Longyear (World 46)
Barry Longyear (1942 – ; first SF publication, 1978), is best known for Enemy Mine , the story of two soldiers (one human, one alien, deadly enemies) who crash on an uninhabited planet and must learn to rely on each other to survive. His stories range from the dark (such as Sea of Glass , where an unauthorized birth leads to torture and death for the parents and a harsh orphanage for the child, in a world governed by a predictive supercomputer) to the absurd (for instance, Naked Came the Robot , which includes a hydraulic-aholic robot and Anne Droid, the mechanical love of protagonist Fleming).
A Circus
These are all good stories, but the series that most captured my imagination is Longyear’s Circus World trilogy. O’Hara’s Greater Shows, the last circus on Earth, is driven by declining attendance and finances to seek its fortune in space, traveling from world to world.
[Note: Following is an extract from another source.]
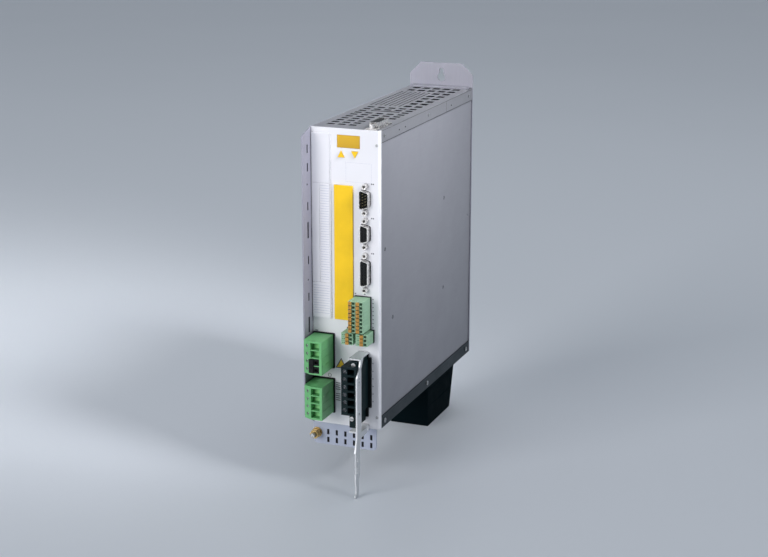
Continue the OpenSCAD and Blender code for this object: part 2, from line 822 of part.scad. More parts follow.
module motor_plug() {
  x = motor_plug_x;
  w = motor_plug_w;
  y = -motor_reach;
  color([0.06, 0.1, 0.11]) placed() difference() {
    union() {
      front_box([x, motor_z0 - motor_end, x + w, motor_z0 + 6 * power_pitch + motor_end], y, nose_deep);
      for (b = motor_ears) front_box(b, -motor_ear_reach, -header_proud - 0.2);
    }
    pin_slot(x + w / 2, motor_z0, power_pitch, 6);
    for (i = [0:5]) let (z = motor_z0 + (i + 0.5) * power_pitch) {
      y_hole(motor_screw_r + 0.25, motor_screw_x, z, y - 1, y + 3);
      front_box([motor_window_x, z - motor_window_h / 2,
                 motor_window_x + motor_window_w, z + motor_window_h / 2], y - 1, y + motor_window_deep);
    }
    for (i = [1:5])
      block([x - 1, y - 1, motor_z0 + i * power_pitch - 0.15],
            [x + w + 1, y + 0.4, motor_z0 + i * power_pitch + 0.15]);
    for (p = motor_ear_screws) {
      y_rod(1.7, p[0], p[1], -motor_ear_reach - 1, 0);
      y_rod(2.4, p[0], p[1], -motor_ear_reach - 1, -motor_ear_reach + 1.2);
    }
  }
}

module motor_clamps() {
  r = motor_screw_r;
  color("silver") placed()
    for (i = [0:5]) translate([motor_screw_x, -motor_reach, motor_z0 + (i + 0.5) * power_pitch]) difference() {
      y_rod(r, 0, 0, 0.5, 3);
      rotate([0, 30 + 25 * i, 0]) block([-r - 1, 0, -0.3], [r + 1, 1.2, 0.3]);
    }
}

module motor_flange_screws() {
  color("silver") placed()
    for (p = motor_ear_screws) translate([p[0], -motor_ear_reach, p[1]]) difference() {
      union() {
        y_rod(2.2, 0, 0, -0.8, 1.2);
        y_rod(1.5, 0, 0, 1, motor_ear_reach - 0.6);
      }
      block([-3, -2, -0.35], [3, 0.2, 0.35]);
    }
}

// ---- shield parts and ground stud ----

// Side strip beside the motor plug, with a tab above and a tab below the plug
module shield_bracket() {
  f = -strip_front;
  k = -strip_back;
  t = -tip_reach;
  low = -foot_h;
  x1 = strip_x + strip_t;
  top = tab_z + strip_t;
  front_edge = [
    [-tab_reach, top], [-tab_reach, tab_z - 1.5], [f + 6.5, tab_z - 7.5], [f + 2, tab_z - 12],
    [f, tab_z - 15.6], [f, 2], [t + 0.6, -12.5], [t + 1.8, -13.5], [t + 2.6, -33], [t + 1.4, -34],
    [t + 1.4, low + 13], [t + 2.6, low + 12], [t + 2.6, low + 4], [t, low + 2.2]];
  back_edge = [
    [t, low], [t + 8, low], [t + 9, low + 3], [t + 9, -42], [k - 4.2, -36],
    [k - 4.2, -9], [k, 1], [k, tab_z - 8], [k + 5.5, top]];
  color("silver") placed() {
    difference() {
      side_extrude(strip_x, x1) polygon(concat(front_edge, back_edge));
      for (z = [52.5, 55.8, 59]) x_rod(0.9, (f + k) / 2, z, strip_x - 1, x1 + 1);
      x_rod(1.2, (f + k) / 2, 24.3, strip_x - 1, x1 + 1);
      for (z = [-20, -31]) block([strip_x - 1, f - 0.2, z - 3], [x1 + 1, f + 2.2, z + 3]);
    }
    block([tab_x, -tab_reach, tab_z], [strip_x + 0.1, -0.1, top]);
    block([tab_low_x, -tab_reach, tab_low_z], [strip_x + 0.1, -0.1, tab_low_z + strip_t]);
    block([tab_low_x, -strip_t, tab_low_z - 4.6], [strip_x, -0.1, tab_low_z + 0.1]);
    block([strip_x, k - 2, tab_low_z - 4], [x1, 16 - tab_reach, tab_low_z + strip_t]);
  }
}

// Slotted rail under the front for shield clamps and the ground stud
module shield_rail() {
  r = 4;
  h = -rail_h;
  x0 = 0.4;
  outline = concat([[x0, -0.1]], arc([x0 + r, h + r], r, 180, 270, 6),
                   arc([rail_x - r, h + r], r, 270, 360, 6), [[rail_x, -0.1]]);
  color("silver") placed() difference() {
    union() {
      front_extrude(0, 1.5) polygon(outline);
      block([x0 + 3, 1.4, -1.6], [rail_x - 3, 16, -0.1]);
    }
    for (i = [0:5])
      for (z = [-17.2, -9.2]) let (x = rail_slot_x + rail_slot_pitch * i)
        front_box([x - rail_slot_w / 2, z - rail_slot_h / 2, x + rail_slot_w / 2, z + rail_slot_h / 2], -1, 3);
    y_rod(stud_neck_r + 0.1, stud_x, stud_z, -1, 3);
    for (x = rail_screw_xs) z_rod(1.6, x, rail_screw_y, -3, 1);
  }
}

// Stud with a full-size end and a thinner neck under its nuts
module ground_stud() {
  tip = 0.6;
  color("goldenrod") placed() {
    translate([stud_x, -stud_front, stud_z]) rotate([90, 0, 0])
      cylinder(r1 = stud_r, r2 = stud_r - tip, h = tip);
    y_rod(stud_r, stud_x, stud_z, -stud_front, stud_end - stud_front);
    y_rod(stud_neck_r, stud_x, stud_z, stud_end - stud_front - 0.1, 1.6);
    y_rod(2 * stud_neck_r, stud_x, stud_z, 1.55, 4.2);
  }
}

// Washers and two hexagon nuts on the ground stud
module ground_nuts() {
  color("gold") placed() translate([stud_x, 0, stud_z]) difference() {
    union() {
      y_rod(5, 0, 0, -1.1, -0.1);
      translate([0, -1.2, 0]) rotate([90, 15, 0]) cylinder(d = nut_d, h = nut_t, $fn = 6);
      y_rod(nut_d / 2, 0, 0, -5.3, -4.5);
      translate([0, -5.4, 0]) rotate([90, 0, 0]) cylinder(d = nut_d, h = nut_t, $fn = 6);
    }
    y_rod(stud_neck_r + 0.05, 0, 0, -20, 5);
  }
}

module case_screws() {
  color("silver") placed() {
    for (p = panel_screws) y_screw(p[0], p[1], -0.02, 1.4, 0.5, 1.2, 4);
    for (s = [[case_screw_in, 2.3, 0.9], [case_h - case_screw_in, 1.5, 0.4]])
      for (y = screw_ys) {
        translate([case_w, y, s[0]]) rotate([0, 0, 90]) y_screw(0, 0, 0, s[1], s[2], 1.2, 3);
        translate([0, y, s[0]]) rotate([0, 0, -90]) y_screw(0, 0, 0, s[1], s[2], 1.2, 3);
      }
    for (x = rail_screw_xs)
      translate([x, rail_screw_y, -1.62]) rotate([90, 0, 0]) y_screw(0, 0, 0, 2.3, 0.9, 1.2, 4);
  }
}

module support_foot() {
  x0 = case_w / 2 - 21;
  x1 = case_w / 2 + 21;
  y0 = 172;
  color([0.03, 0.05, 0.06]) placed() difference() {
    side_extrude(x0, x1) polygon([[y0, -foot_h], [y0 + 68, -foot_h], [y0 + 85.5, -0.1], [y0, -0.1]]);
    for (z = [-18, -36])
      for (x = [x0, x1]) block([x - 0.4, y0 + 5, z - 0.5], [x + 0.4, y0 + 65, z + 0.5]);
  }
}

// ---- inside ----

module heat_sink() {
  color("silver") placed() difference() {
    block([2, 122, 30], [22, 250, 246]);
    for (i = [0:12]) block([1, 126 + 9.6 * i, 29], [17.5, 132 + 9.6 * i, 247]);
  }
}

module power_module() {
  color("dimgray") placed() difference() {
    block([22.1, 150, 100], [29.9, 212, 190]);
    for (z = [106, 184]) x_rod(2.4, 181, z, 21, 31);
  }
}

module power_board() {
  color("darkgreen") placed() difference() {
    block([30, 16, 8], [30 + board_t, 250, 246]);
    for (y = [22, 244])
      for (z = [14, 240]) x_rod(1.6, y, z, 29, 33);
  }
}

module control_board() {
  color("green") placed() difference() {
    block([64.6, 16, 90], [64.6 + board_t, 190, 246]);
    for (y = [22, 184])
      for (z = [96, 240]) x_rod(1.6, y, z, 63, 68);
  }
}

module bus_capacitors() {
  color("midnightblue") placed()
    for (y = [92, 128])
      for (z = [46, 84]) {
        x_rod(15, y, z, 31.7, 60);
        x_rod(13.6, y, z, 60, 61);
      }
}

module line_choke() {
  color("peru") placed() translate([14, 74, 168]) rotate([0, 90, 0])
    rotate_extrude($fn = 64) translate([17, 0]) circle(r = 8.5, $fn = 32);
}

// Square axial fan under the fine perforation, blowing upwards
module fan_frame() {
  a = fan_a / 2;
  color([0.08, 0.08, 0.09]) placed() translate([fan_x, fan_y, fan_z]) difference() {
    union() {
      difference() {
        block([-a, -a, 0], [a, a, fan_t]);
        z_rod(fan_bore_r, 0, 0, -1, fan_t + 1);
      }
      z_rod(10, 0, 0, 0, 2.2);
      for (q = [45:90:315]) rotate([0, 0, q]) block([9, -1.2, 0], [fan_bore_r + 1, 1.2, 2]);
      z_rod(3.2, 0, 0, 2, 8);
    }
    z_rod(fan_shaft_r + fan_shaft_fit, 0, 0, -1, 9);
    for (x = [-25, 25])
      for (y = [-25, 25]) z_rod(2.1, x, y, -1, fan_t + 1);
  }
}

module fan_rotor() {
  color([0.12, 0.12, 0.13]) placed() translate([fan_x, fan_y, fan_z]) difference() {
    union() {
      z_rod(fan_hub_r, 0, 0, 3, fan_t - 2);
      intersection() {
        difference() {
          z_rod(fan_blade_r, 0, 0, 3.5, fan_t - 3);
          z_rod(fan_hub_r - 1, 0, 0, 0, fan_t);
        }
        for (q = [0:360 / 7:359]) rotate([0, 0, q]) translate([0, 0, fan_t / 2]) rotate([35, 0, 0])
          block([fan_hub_r - 2, -0.7, -18], [fan_blade_r + 3, 0.7, 18]);
      }
    }
    z_rod(4.4, 0, 0, 2, 9);
  }
  color("silver") placed() z_rod(fan_shaft_r, fan_x, fan_y, fan_z + 0.5, fan_z + 9.5);
}

// ---- one line for each sub-part ----

front_panel();
left_side();
right_cover();
top_cover();
bottom_plate();
back_plate();
slot_cover();
option_cover();
display_window();
display_module();
display_board();
button_up();
button_down();
tact_switches();
port_a_shell();
port_a_insert();
port_b_shell();
port_b_insert();
port_c_shell();
port_c_insert();
top_port_shell();
top_port_insert();
port_pins();
jack_posts();
signal_header();
signal_plug_left();
signal_plug_right();
signal_levers_left();
signal_levers_right();
relay_header();
relay_plug_left();
relay_plug_right();
relay_levers_left();
relay_levers_right();
supply_header();
supply_plug();
supply_clamps();
supply_bridge();
link_header();
link_plug();
link_clamps();
motor_header();
motor_plug();
motor_clamps();
motor_flange_screws();
header_pins();
shield_bracket();
shield_rail();
ground_stud();
ground_nuts();
case_screws();
support_foot();
heat_sink();
power_module();
power_board();
control_board();
bus_capacitors();
line_choke();
fan_frame();
fan_rotor();
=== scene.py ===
import json
import math

import bmesh
import bpy
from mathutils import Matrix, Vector


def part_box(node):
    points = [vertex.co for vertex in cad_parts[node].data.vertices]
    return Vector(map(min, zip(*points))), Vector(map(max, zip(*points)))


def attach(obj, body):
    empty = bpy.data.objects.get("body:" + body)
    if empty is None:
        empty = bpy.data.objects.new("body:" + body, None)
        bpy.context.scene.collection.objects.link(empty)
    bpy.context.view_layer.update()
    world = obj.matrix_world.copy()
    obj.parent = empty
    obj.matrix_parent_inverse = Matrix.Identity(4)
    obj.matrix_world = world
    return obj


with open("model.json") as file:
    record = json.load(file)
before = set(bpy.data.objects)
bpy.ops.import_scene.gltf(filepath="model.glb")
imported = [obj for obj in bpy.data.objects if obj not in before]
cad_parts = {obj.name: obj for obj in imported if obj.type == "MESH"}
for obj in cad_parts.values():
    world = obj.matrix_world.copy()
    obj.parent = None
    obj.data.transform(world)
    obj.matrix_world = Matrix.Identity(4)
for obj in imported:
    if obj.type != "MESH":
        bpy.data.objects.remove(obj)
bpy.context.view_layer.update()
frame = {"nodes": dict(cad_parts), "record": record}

MM = 0.001
NODES = frame["nodes"]

# ---------------------------------------------------------------- places

CORNER = Vector((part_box("left_side")[0].x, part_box("front_panel")[0].y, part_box("front_panel")[0].z))
FLOOR_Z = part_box("support_foot")[0].z


def at(x, y, z):
    """A point in mm from the case's left edge, front plane and underside, in the frame's metres."""
    return CORNER + Vector((x, y, z)) * MM


def local(node):
    """A node's corners in mm from the case's left edge, front plane and underside."""
    lo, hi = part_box(node)
    return (lo - CORNER) / MM, (hi - CORNER) / MM


# ---------------------------------------------------------------- materials

EDGE_REACH = 0.0004             # m, how wide the lightened edge of wear and painted glint is
GAP_SHADE_REACH = 0.004            # m, how near a wall must stand for painted shade to fall in a gap
SAMPLES = 4
SAME_WAY, TURNED = 0.995, 0.86  # how well the face agrees with its softened normal, flat and at an edge
SIDEWAYS, SQUARE = 0.4, 0.7     # how far a face turns to its sheet's direction, slot wall and sheet
# painted shade: the near-black colour mixed into gaps, slots and holes
GAP_SHADE_COLOUR = (0.004, 0.005, 0.006)
# painted shade: the near-black colour of slot walls in shade
SLOT_WALL_SHADE = (0.006, 0.006, 0.008)
FINE, COARSE = 0.0001, 0.0002   # m, depths of surface grain
MOST_NOISE = (0.3, 0.7)         # the span that most values of a noise texture fall in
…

From the first page, the characters of O’Hara’s circus — Duckfoot, Pony Red, Tyli, Big Sue and many more — draw you into their world, behind the curtains of the greatest show beyond Earth. And then they crash on an uninhabited world, and must make their own way for decades. Longyear’s explorations of how a circus-based society would develop are even more fascinating than their circus-based stratagems to survive on the road.